One of the disappointing aspects of Pinterest's report is that it posted a bigger loss than analysts were expecting, but the real culprit here is Wall Street. Pinterest actually came in with a better performance than the operating loss and adjusted EBITDA that it was modeling back in mid-April. Analysts just got too optimistic with how all of that would play out on the bottom line.
The one disappointment that can be pinned squarely on Pinterest's shoulders is the uninspiring guidance. It initiated its full-year outlook last week, and the $1.055 billion to $1.08 billion that it's targeting is just 40% to 43% ahead of where it landed in 2018. After seeing revenue growth accelerate from 58% in 2017 to 60% in 2018, it was only natural to expect a slowdown. However, with investors already knowing about the 54% uptick on the top line in the first quarter, this doesn't bode well for the balance of this year. Backing out the first quarter results of 2018 and 2019, Pinterest's guidance is really saying that revenue will grow 37% to 41% in the final nine months of this year.
Pinterest could've overcome slowing top-line growth if it were about to break into profitability, but that's also a stretch. The $45 million to $70 million deficit in adjusted EBITDA that Pinterest is modeling for all of 2019 points to a hole between $6.6 million and $31.6 million through the next three quarters combined on that front.
Investors can't be hurting too badly here. Pinterest begins this week trading 41% higher than last month's IPO price of $19 last month. Even after Friday's drop, it still closed higher than it did last Monday, as the shares rallied into earnings.

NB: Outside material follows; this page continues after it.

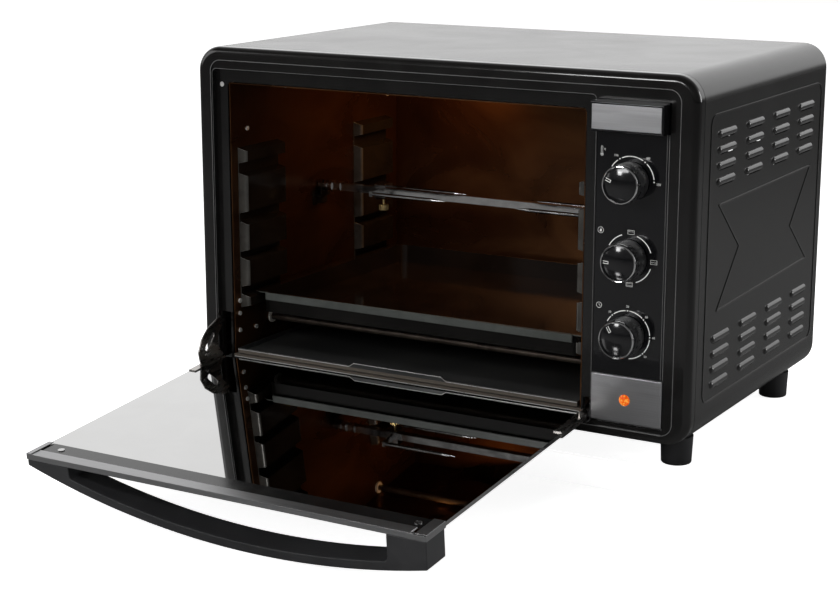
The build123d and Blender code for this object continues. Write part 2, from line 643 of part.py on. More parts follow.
def hinge_rivets():
    """Rivets that hold the lever to its clamp."""
    heads = []
    for y, z in ((-36.0, 19.0), (-29.0, 11.0)):
        heads.append(rod_x(2.6, -264.2, -262.9, HINGE_Y + y, HINGE_Z + z))
        heads.append(rod_x(2.6, -261.3, -260.0, HINGE_Y + y, HINGE_Z + z))
    return many(heads)


def hinge_bracket(x0, x1, x_wall0, x_wall1):
    """Fixed tab that reaches forward through the bezel slot and holds a pin."""
    tab = block(x0, x1, HINGE_Y, JOIN_Y + 12, HINGE_Z - 3.2, HINGE_Z + 3.2)
    tab += rod_x(3.2, x0, x1, HINGE_Y, HINGE_Z)
    tab += block(x_wall0, x_wall1, JOIN_Y + 0.4, JOIN_Y + 12, HINGE_Z - 3.2, HINGE_Z + 3.2)
    return tab - rod_x(1.75, x0 - 1, x1 + 1, HINGE_Y, HINGE_Z)


def hinge_brackets():
    """The fixed tabs of the left and the right hinge."""
    left = hinge_bracket(-258.2, -256.6, -258.2, CAV_X0 - SHEET)
    right = hinge_bracket(171.6, 173.2, CAV_X1 + SHEET, 173.2)
    return many([left, right])


def hinge_pins():
    """Two short pins on one line, the axis of the door."""
    left = rod_x(1.75, -264.9, -256.4, HINGE_Y, HINGE_Z)
    return many([left, rod_x(1.75, 171.4, 178.0, HINGE_Y, HINGE_Z)])


def trim_block():
    """Proud block at the top of the control panel that carries a bright plate."""
    body = block(181.6, 256.0, -193.0, -173.0, 328.5, 357.4)
    body = fillet(body.faces().sort_by(Axis.Y)[0].edges(), 1.6)
    return body - block(183.4, 254.2, -194.0, -191.8, 331.0, 354.6)


def top_trim_plate():
    """Brushed plate in the face of the proud block."""
    return block(183.4, 254.2, -193.2, -191.8, 331.0, 354.6)


def control_glass():
    """Black glass behind the knobs."""
    pane = block(181.8, 256.2, PANEL_GLASS_Y, -173.0, 91.4, 328.0)
    for z in KNOB_ZS.values():
        pane -= rod_y(4.5, KNOB_X, -177, -172, z)
    return pane


def lamp_plate():
    """Brushed plate with the pilot lamp's hole."""
    plate = block(181.8, 256.2, -178.4, -173.0, 44.0, 91.0)
    plate = chamfer(plate.faces().sort_by(Axis.Y)[0].edges(), 0.8)
    return plate - rod_y(LENS_R, KNOB_X, -180, -172, LAMP_Z)


def indicator_lens():
    """Domed pilot lamp lens with its barrel."""
    barrel = rod_y(LENS_R - 0.05, KNOB_X, -178.4, -160.0, LAMP_Z)
    dome_r = 8.0
    drop = math.sqrt(dome_r**2 - LENS_R**2)
    dome = Pos(KNOB_X, -178.4 + drop, LAMP_Z) * Sphere(dome_r)
    keep = block(KNOB_X - 9, KNOB_X + 9, -190, -178.4, LAMP_Z - 9, LAMP_Z + 9)
    return barrel + (dome & keep)


def knob(z):
    """Round knob: knurled side, stepped collar, slightly domed face and a pointer groove."""
    back = PANEL_GLASS_Y - 1.2
    front = back - KNOB_LENGTH
    body = rod_y(KNOB_R, KNOB_X, front + 4, back, z)
    body += rod_y(KNOB_R - 1.0, KNOB_X, front, front + 4, z)
    face = body.edges().filter_by(GeomType.CIRCLE).sort_by(Axis.Y)[0]
    body = fillet(face, 2.4)
    notches = []
    for k in range(60):
        turn = 2 * math.pi * k / 60
        x = KNOB_X + (KNOB_R + 0.35) * math.cos(turn)
        notches.append(rod_y(0.75, x, front + 5.5, back - 2, z + (KNOB_R + 0.35) * math.sin(turn)))
    body = body - notches
    body -= block(KNOB_X - 15, KNOB_X - 8, front - 1, front + 0.5, z - 0.7, z + 0.7)
    return body - rod_y(SHAFT_R, KNOB_X, back - 15, back + 1, z)


def knob_shaft(z):
    """Steel spindle between a control and its knob."""
    return rod_y(SHAFT_R, KNOB_X, PANEL_GLASS_Y - 16.2, -152.0, z)


def control_bracket():
    """Steel plate behind the front that carries the three controls."""
    plate = block(186.0, 266.0, -161.0, -159.5, 96.0, 320.0)
    for z in KNOB_ZS.values():
        plate -= rod_y(5.0, KNOB_X, -163, -158, z)
    for z in (100.0, 316.0):
        plate += rod_y(4.0, 200.0, JOIN_Y, -161.0, z) + rod_y(4.0, 258.0, JOIN_Y, -161.0, z)
    return plate


def spindle_bore(z):
    """Running bore for a spindle in a control's front bush."""
    return rod_y(SHAFT_R + 0.05, KNOB_X, -166, -151.0, z)


def thermostat():
    """Capillary thermostat body with bush and two blade terminals."""
    z = KNOB_ZS["temperature"]
    body = block(KNOB_X - 18, KNOB_X + 18, -159.5, -134.0, z - 16, z + 16)
    body = fillet(body.edges().filter_by(Axis.Y), 3.0)
    body += rod_y(5.0, KNOB_X, -164.0, -159.5, z) + rod_y(12.0, KNOB_X, -134.0, -128.0, z)
    for x in (-8, 8):
        body += block(KNOB_X + x - 3, KNOB_X + x + 3, -134, -122, z - 14.5, z - 13.7)
    return body - spindle_bore(z)


def function_switch():
    """Round rotary selector with a ring of terminals."""
    z = KNOB_ZS["function"]
    body = rod_y(20.0, KNOB_X, -159.5, -132.0, z) + rod_y(5.0, KNOB_X, -164.0, -159.5, z)
    for k in range(6):
        turn = math.radians(60 * k)
        x = KNOB_X + 13 * math.cos(turn)
        zz = z + 13 * math.sin(turn)
        body += block(x - 3, x + 3, -132, -122, zz - 0.4, zz + 0.4)
    return body - spindle_bore(z)


def timer_unit():
    """Clockwork timer with its bell cup."""
    z = KNOB_ZS["timer"]
    body = block(KNOB_X - 22, KNOB_X + 22, -159.5, -130.0, z - 22, z + 22)
    body = fillet(body.edges().filter_by(Axis.Y), 4.0)
    body += rod_y(5.0, KNOB_X, -164.0, -159.5, z) + rod_y(17.0, KNOB_X, -130.0, -118.0, z)
    return body - spindle_bore(z)


def all_pieces():
    """Every piece of the oven by name."""
    pieces = {
        "outer_shell": shell_with_foot_holes(outer_shell()),
        "rear_panel": rear_panel(),
        "rear_screws": rear_screws(),
        "cord_inlet": cord_inlet(),
        "bottom_panel": bottom_panel(),
        "front_bezel": front_bezel(),
        "cavity_sill": cavity_sill(),
        "cavity_left_wall": cavity_left_wall(),
        "cavity_right_wall": cavity_right_wall(),
        "cavity_ceiling": cavity_ceiling(),
        "cavity_floor": cavity_floor(),
        "cavity_back": cavity_back(),
        "wall_rivets": wall_rivets(),
        "lower_heaters": heater_pair(LOW_HEATER_YS, LOW_HEATER_Z),
        "upper_heaters": heater_pair(HIGH_HEATER_YS, HIGH_HEATER_Z),
        "heater_insulators": heater_insulators(),
        "spit_bracket": spit_bracket(),
        "rotisserie_motor": rotisserie_motor(),
        "motor_bracket": motor_bracket(),
        "drive_socket": drive_socket(),
        "spit_rod": spit_rod(),
        "spit_fork_left": spit_fork(FORK_XS[0], 1),
        "spit_fork_right": spit_fork(FORK_XS[1], -1),
        "thumbscrews": many([thumbscrew(FORK_XS[0] + 7), thumbscrew(FORK_XS[1] - 7)]),
        "fan_housing": fan_housing(),
        "convection_motor": convection_motor(),
        "convection_fan": convection_fan(),
        "baking_tray": baking_tray(),
        "crumb_tray": crumb_tray(),
        "door_glass": door_glass(),
        "door_top_strip": door_top_strip(),
        "door_clip_left": door_clip(DOOR_X0, 1, 5.0),
        "door_clip_right": door_clip(DOOR_X1, -1, 10.5),
        "door_handle": door_handle(),
        "handle_screws": handle_screws(),
        "hinge_clamp_left": hinge_clamp(DOOR_X0, 1),
        "hinge_clamp_right": hinge_clamp_with_lug(),
        "hinge_lever_left": hinge_lever(),
        "hinge_rivets": hinge_rivets(),
        "hinge_brackets": hinge_brackets(),
        "hinge_pins": hinge_pins(),
        "trim_block": trim_block(),
        "top_trim_plate": top_trim_plate(),
        "control_glass": control_glass(),
        "lamp_plate": lamp_plate(),
        "indicator_lens": indicator_lens(),
        "control_bracket": control_bracket(),
        "thermostat": thermostat(),
        "function_switch": function_switch(),
        "timer_unit": timer_unit(),
    }
    for name, z in KNOB_ZS.items():
        pieces[f"knob_{name}"] = knob(z)
        pieces[f"spindle_{name}"] = knob_shaft(z)
    for name, y in FOOT_YS.items():
        pieces[f"feet_{name}"] = many([foot(-FOOT_X, y), foot(FOOT_X, y)])
    walls = {"left": (CAV_X0, 1), "right": (CAV_X1, -1)}
    for side, (x_wall, inward) in walls.items():
        guides = [rack_guide(x_wall, inward, y0, y1) for y0, y1 in GUIDE_GROUPS]
        pieces[f"rack_guides_{side}"] = many(guides)
    return pieces


os.makedirs("parts", exist_ok=True)
for piece_name, piece in all_pieces().items():
    export_step(piece.moved(Pos(0, 0, -BASE_Z)), f"parts/{piece_name}.step")
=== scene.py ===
import json
import math

import bmesh
import bpy
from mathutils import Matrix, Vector


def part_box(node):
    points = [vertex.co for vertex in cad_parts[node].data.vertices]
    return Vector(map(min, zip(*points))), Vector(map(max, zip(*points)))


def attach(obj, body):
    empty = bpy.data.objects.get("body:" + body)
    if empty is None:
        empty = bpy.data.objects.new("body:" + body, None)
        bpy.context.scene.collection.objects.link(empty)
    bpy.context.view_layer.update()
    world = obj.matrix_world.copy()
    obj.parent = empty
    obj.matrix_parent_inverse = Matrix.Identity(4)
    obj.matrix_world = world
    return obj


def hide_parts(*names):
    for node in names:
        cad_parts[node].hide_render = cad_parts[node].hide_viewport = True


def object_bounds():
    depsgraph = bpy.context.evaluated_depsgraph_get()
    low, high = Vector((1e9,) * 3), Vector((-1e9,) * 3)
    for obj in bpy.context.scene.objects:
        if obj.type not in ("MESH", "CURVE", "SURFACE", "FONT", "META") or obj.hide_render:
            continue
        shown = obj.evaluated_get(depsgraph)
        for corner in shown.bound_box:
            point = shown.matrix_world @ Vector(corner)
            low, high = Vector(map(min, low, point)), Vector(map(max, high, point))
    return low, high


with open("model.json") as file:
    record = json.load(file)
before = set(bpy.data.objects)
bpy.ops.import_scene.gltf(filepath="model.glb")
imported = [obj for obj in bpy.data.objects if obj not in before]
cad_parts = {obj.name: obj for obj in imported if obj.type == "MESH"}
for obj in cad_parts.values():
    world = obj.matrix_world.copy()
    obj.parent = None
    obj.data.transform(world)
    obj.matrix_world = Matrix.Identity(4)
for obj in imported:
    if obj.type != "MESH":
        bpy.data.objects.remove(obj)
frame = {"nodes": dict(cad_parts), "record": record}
cad_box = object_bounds()
nodes = frame["nodes"]
MM = 0.001

HINGE_Y = -0.177              # the door's hinge line
HINGE_Z = 0.016
DOOR_SLOPE = 0.0854           # about how far the open door falls for each metre outwards
PANE_LIFT = 0.0042            # from the hinge line to the pane's inner face
DOOR_REACH = 0.3154           # from the hinge line to the door's free edge
PRINT_THICK = 0.06 * MM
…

There is still a lot to like at the visual search engine, and its lifestyle appeal is in the sweet spot of groups that advertisers would pay well to reach. Pinterest will still need to do better at this point. If revenue growth decelerates sharply, it will need to break into profitability to justify its model. If the losses continue, it better come because Pinterest is paying for headier growth than it's currently projecting. Pinterest needs to get the balance right.